Alla luce delle suindicate pronunce, il diritto di accesso dei soci di s.r.l. a documentazione ed informazioni di società solo indirettamente partecipate non potrà riconoscersi tout court, in linea generale ed astratta, e prescinde da ogni raffronto tra i poteri di ispezione del socio di s.r.l. e s.p.a. o con quelli dei sindaci di cui all’art. 2403-bis co.2 c.c. Detto potere, al contrario, va individuato nelle sue modalità di esercizio nel caso concreto, considerando l’oggetto sociale e l’attività effettivamente svolta dalla società, sulla base delle informazioni e della documentazione “ragionevolmente necessaria ovvero in concreto esaminata/utilizzata per l’esercizio delle proprie funzioni dall’organo amministrativo della società soggetta al potere di ispezione e conseguentemente da reputarsi nella materiale disponibilità giuridica della stessa, nella necessaria coincidenza fra poteri di gestione e poteri di controllo di una società di capitali, quale assicurata nell’attuale assetto normativo dal controllo sindacale nella s.p.a. e dal controllo dei soci non amministratori nella s.r.l.”, ciò a prescindere dall’irrilevante intestazione formale dei relativi atti.

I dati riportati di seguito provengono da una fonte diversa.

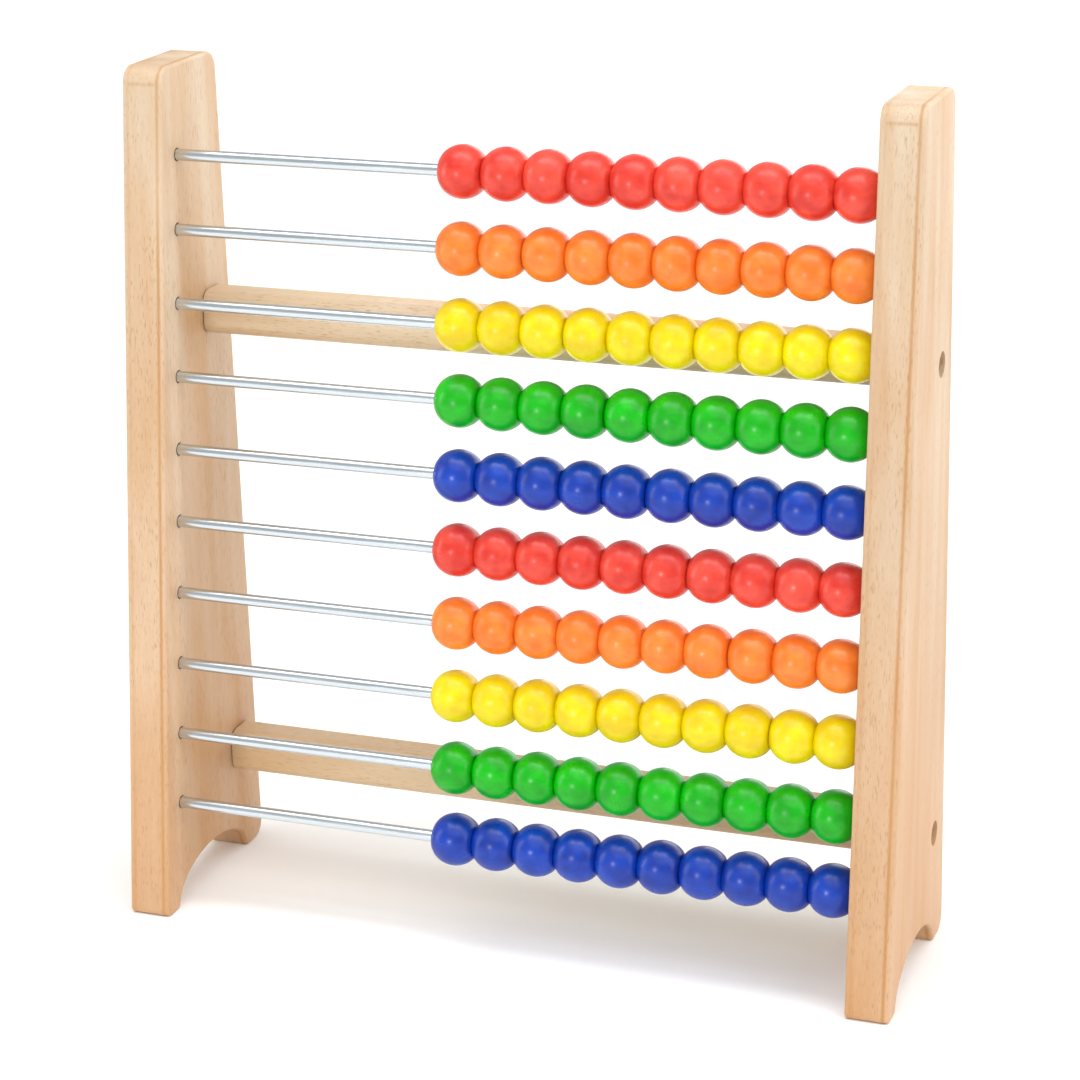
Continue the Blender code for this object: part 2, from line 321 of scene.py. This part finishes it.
paintFinish = {
    "red": ("#e94f3c", "#cf2f22"),
    "orange": ("#f18b39", "#e66f1c"),
    "yellow": ("#e9dc02", "#dcc000"),
    "green": ("#03b806", "#029806"),
    "blue": ("#0b40b2", "#062c90"),
    "roughness": 0.29,
    "specular": 0.45,
    "grainSpacing": 0.9,      # mm between the wood fibres that show through
    "grainsPerCell": 3,       # fibres that one cell of the noise shows
    "alongRepeat": 60,        # cycles per metre along the bead
    "cloudRepeat": 160,       # cycles per metre of the uneven paint
    "fibreShare": 0.45,
    "beadShare": 0.16,        # how much one bead's tone differs from the next
    "toneEdges": (0.55, 1.55),
}


def makePaint(name, shades, look):
    # water-based satin enamel sprayed on turned beech: even colour, soft wide highlight,
    # a trace of the fibres and slightly deeper colour where the paint pools
    material, tree, shader = startMaterial(name)
    coords = addNode(tree, "ShaderNodeTexCoord")
    tone = addNode(tree, "ShaderNodeAttribute", {"attribute_name": "beadTone"})
    turn = addNode(tree, "ShaderNodeMath", {"operation": "MULTIPLY"}, i0=(tone, "Fac"), i1=math.tau)
    swirl = addNode(tree, "ShaderNodeVectorRotate", {"rotation_type": "X_AXIS"},
                    Vector=(coords, "Object"), Angle=(turn, "Value"))
    place = addNode(tree, "ShaderNodeMapping", Vector=(swirl, "Vector"))
    acrossRepeat = 1000 / look["grainSpacing"] / look["grainsPerCell"]
    place.inputs["Scale"].default_value = (look["alongRepeat"], acrossRepeat, acrossRepeat)
    fibres = addNode(tree, "ShaderNodeTexNoise", Vector=(place, "Vector"),
                     Scale=1.0, Detail=3.0, Roughness=0.6)
    clouds = addNode(tree, "ShaderNodeTexNoise", Vector=(coords, "Object"),
                     Scale=look["cloudRepeat"], Detail=2.0)
    blend = addNode(tree, "ShaderNodeMath", {"operation": "MULTIPLY_ADD"},
                    i0=(fibres, "Fac"), i1=look["fibreShare"], i2=(clouds, "Fac"))
    shifted = addNode(tree, "ShaderNodeMath", {"operation": "MULTIPLY_ADD"},
                      i0=(tone, "Fac"), i1=look["beadShare"], i2=(blend, "Value"))
    ramp = addNode(tree, "ShaderNodeValToRGB", Fac=(shifted, "Value"))
    setRamp(ramp, look["toneEdges"], shades)
    tree.links.new(ramp.outputs["Color"], shader.inputs["Base Color"])
    rough = addNode(tree, "ShaderNodeMapRange", Value=(clouds, "Fac"), From_Min=0.3, From_Max=0.7,
                    To_Min=look["roughness"] - 0.03, To_Max=look["roughness"] + 0.05)
    tree.links.new(rough.outputs["Result"], shader.inputs["Roughness"])
    bump = addNode(tree, "ShaderNodeBump", Height=(fibres, "Fac"), Strength=0.10, Distance=0.0002)
    tree.links.new(bump.outputs["Normal"], shader.inputs["Normal"])
    shader.inputs["IOR"].default_value = 1.48
    shader.inputs["Specular IOR Level"].default_value = look["specular"]
    return material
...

A fronte di una disciplina così generica ed oggetto di contrasti interpretativi, risulta utile sia per la società che per i soci dettagliare meglio modalità e contenuto del diritto di controllo dei soci mediante apposite clausole statutarie, evitando – o quantomeno riducendo – possibili contenziosi giudiziari.
A tal riguardo, la derogabilità dell’art. 2476 co.2 risulta controversa, atteso che il dispositivo dell’art. 2476 co. 2 c.c. non prevede espressamente la nullità di ogni patto contrario. Tuttavia, mentre dottrina e giurisprudenza sono prevalentemente orientati a ritenere inderogabile in peius la disciplina legale, nessun dubbio interpretativo sussiste circa la possibilità di prevedere una più dettagliata ed articolata disciplina delle modalità di esercizio del diritto di controllo dei soci. Pertanto, per evitare possibili contrasti in sede di esercizio del potere di controllo dei soci lo stesso potrà essere procedimentalizzato e dettagliato nei suoi contenuti, prevedendo a titolo esemplificativo: la forma scritta delle richieste di informazioni e consultazioni; modalità e tempistiche di accesso ai locali della società per esaminare la documentazione; periodi di sospensione “feriale” dell’attività di ispezione; obbligo di sottoscrivere impegni di riservatezza; informazione periodica da parte degli amministratori, etc..
Per concludere, si evidenzia che con l’entrata in vigore del nuovo Codice della Crisi di Impresa e dell’Insolvenza (D.Lgs. 14/2019, “CCII”) il potere di controllo dei soci delle s.r.l. è stato ulteriormente ampliato e rafforzato, atteso che è consentito loro di esperire il rimedio – prima previsto solo per le s.p.a. – della denunzia al Tribunale di “gravi irregolarità gestionali” nei modi regolati dall’art. 2409 c.c. (l’art. 379 CCII ha modificato l’art. 2477 c.c., prevendendo al co.6 quanto segue: “Si applicano le disposizioni dell’articolo 2409 anche se la societa’ e’ priva di organo di controllo”).
La possibilità per i soci di poter utilizzare detto ulteriore strumento ai fini del controllo sulla gestione della società risulta particolarmente significativo. Si consideri che, seppur la richiesta debba provenire dai soci di minoranza che rappresentino almeno il decimo del capitale sociale (disposizione peraltro derogabile con un’apposita clausola statutaria), con tale iniziativa dei soci il Tribunale potrà non solo disporre l’ispezione della società e, all’esito, adottare i più opportuni provvedimenti, ma sinanco – nei casi più gravi – revocare gli amministratori e – se ne ricorrono i presupposti- anche i sindaci della società.